Paradoxalement, la flambée de violence à Gaza a fait oublier l’ori­gine de cette dernière escalade : les événements de Jérusalem et l’expul­sion de familles palestiniennes de leurs maisons dans le quartier de Cheikh Jarrah, à Jérusalem-Est, une violation israélienne qui s’inscrit dans le cadre de la politique de judaï­sation de la ville et de l’accélération de la colonisation israélienne. En même temps, l’ampleur des hostili­tés a remis sur le tapis la question palestinienne. D’ailleurs, malgré la trêve, de nouveaux affrontements continuent d’éclater sporadiquement à Jérusalem, notamment sur l’Espla­nade des mosquées.

Réengagement américain ?

Tous les regards – et les espoirs – se tournent désormais vers Washington, notamment avec le président démocrate Joe Biden, dont l’arrivée à la Maison Blanche, après quatre ans de règne de Trump, relance les attentes au sujet du conflit israélo-palestinien. Parrains du processus de paix depuis son lancement, seuls à pouvoir faire réellement pression sur Israël, les Etats-Unis sont face à leur respon­sabilité originelle : oeuvrer à instau­rer la paix au Proche-Orient.

Pour le moment, la seule note d’es­poir est que les Américains évoquent à nouveau la solution à deux Etats. Biden l’a réaffirmé vendredi 21 mai, comme étant « la seule réponse ». Cependant, le président américain a rappelé tout de même que la priorité des priorités reste la sécurité d’Is­raël. « Il n’y a pas de changement dans mon engagement pour la sécu­rité d’Israël, point à la ligne. Pas de changement du tout. Le changement est que nous avons toujours besoin d’une solution à deux Etats. C’est la seule solution », a-t-il dit lors d’une conférence de presse à la Maison Blanche. Dans ce contexte, la visite de son secrétaire d’Etat, Antony Blinken, mardi en Israël, première destination d’une tournée qui doit l’amener aussi en Egypte et en Jordanie, était fort attendue.

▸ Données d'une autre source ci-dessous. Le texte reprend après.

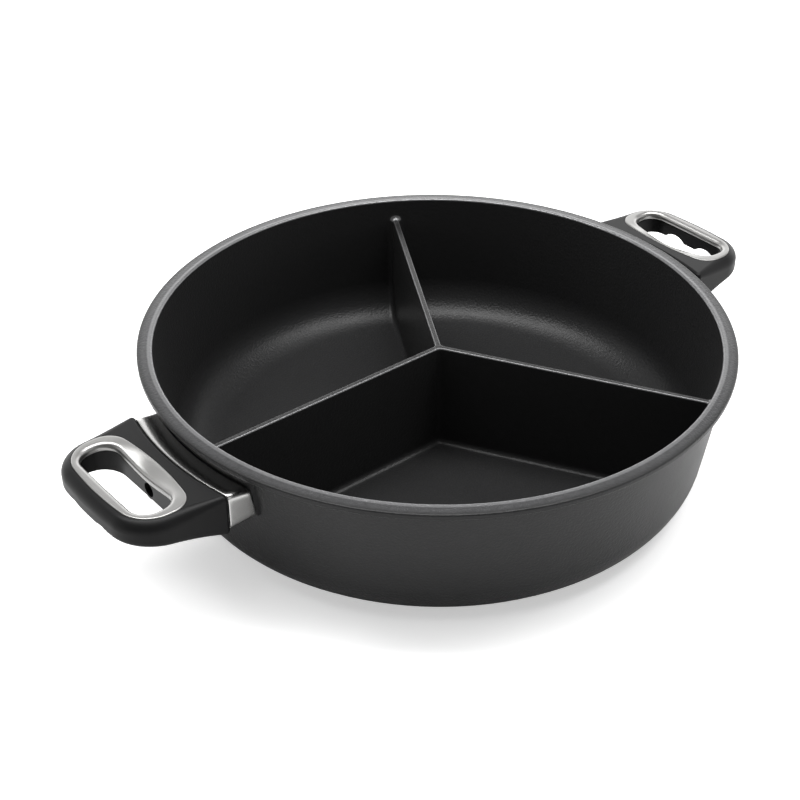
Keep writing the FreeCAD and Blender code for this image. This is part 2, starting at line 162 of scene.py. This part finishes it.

Lui aussi a parlé de l’attachement à une solution à deux Etats, « la seule façon d’assurer l’avenir d’Israël comme Etat juif et démocratique, et c’est la seule façon de donner aux Palestiniens l’Etat auquel ils ont droit ».

« Le dossier du Proche-Orient est prioritaire pour les démocrates, l’ancien président américain, Bill Clinton, avait fourni d’intenses efforts dans les années 1990 dans ce dossier et avait l’espoir d’être le président sous lequel un Etat palesti­nien a été proclamé », rappelle Dr Mona Soliman, professeure de sciences politiques à l’Université du Caire. « Biden aussi a le même objectif, mais il a aussi d’autres questions prioritaires, comme la relation avec la Russie et la Chine, le nucléaire iranien, etc. Le conflit israélo-palestinien n’est donc pas le seul sujet sur la table, en même temps, les Etats-Unis sont les seuls à même de faire pression sur Israël. C’est pour cela que nous, Arabes, devons tirer profit des récents événe­ments pour, à notre tour, faire pres­sion sur les Américains, afin de relancer le processus de paix. Pour cela, une unité arabe et une unité palestinienne sont primordiales », estime l’analyste, qui ajoute que pour cela, il est nécessaire que les pays arabes soutiennent l’Egypte, qui porte le flambeau de ce dossier, dans ses efforts, plutôt que de prendre des initiatives séparées.

Nouvelles donnes

Or, il semble encore trop tôt de parler d’une reprise des négociations de paix. Le secrétaire d’Etat améri­cain l’a concédé, avant d’entamer sa tournée. « Les étapes sont nom­breuses avant de parvenir à la solu­tion à deux Etats », rappelle Dr Mona Soliman. Aussi, au cours des dix dernières années, une décennie où le processus de paix a été mis en sour­dine, la situation sur le terrain a donné lieu à de nouvelles réalités, avec une colonisation et une judaïsa­tion galopantes des territoires occu­pés, notamment de Jérusalem-Est, censée être la future capitale d’un Etat palestinien. « Ceci doit s’arrê­ter si on veut relancer le processus de paix », estime Soliman. « Si un Etat palestinien est aujourd’hui créé, sa surface ne dépassera pas 13 % de la Palestine historique », explique-t-elle. Sans compter les questions les plus délicates sans cesse reléguées au dernier stade de négociations, comme Jérusalem bien sûr, mais aussi les frontières, le droit de retour, etc.

« En attendant, plusieurs étapes doivent être franchies : la consolida­tion de la trêve, la fin de la colonisa­tion, mais aussi la fin des divisions interpalestiniennes et la tenue des élections palestiniennes. Sans cela, on ne peut rien espérer », dit Soliman, qui estime qu’il faut ensuite entamer des négociations selon un agenda précis avec l’objec­tif final de créer un Etat palestinien. Le chemin s’annonce donc long, et les espoirs nés lors de la Conférence d’Oslo, qui a lancé le processus de paix en 1993, sont bien amoindris, tant la réalité a imposé de nouvelles donnes sur le terrain.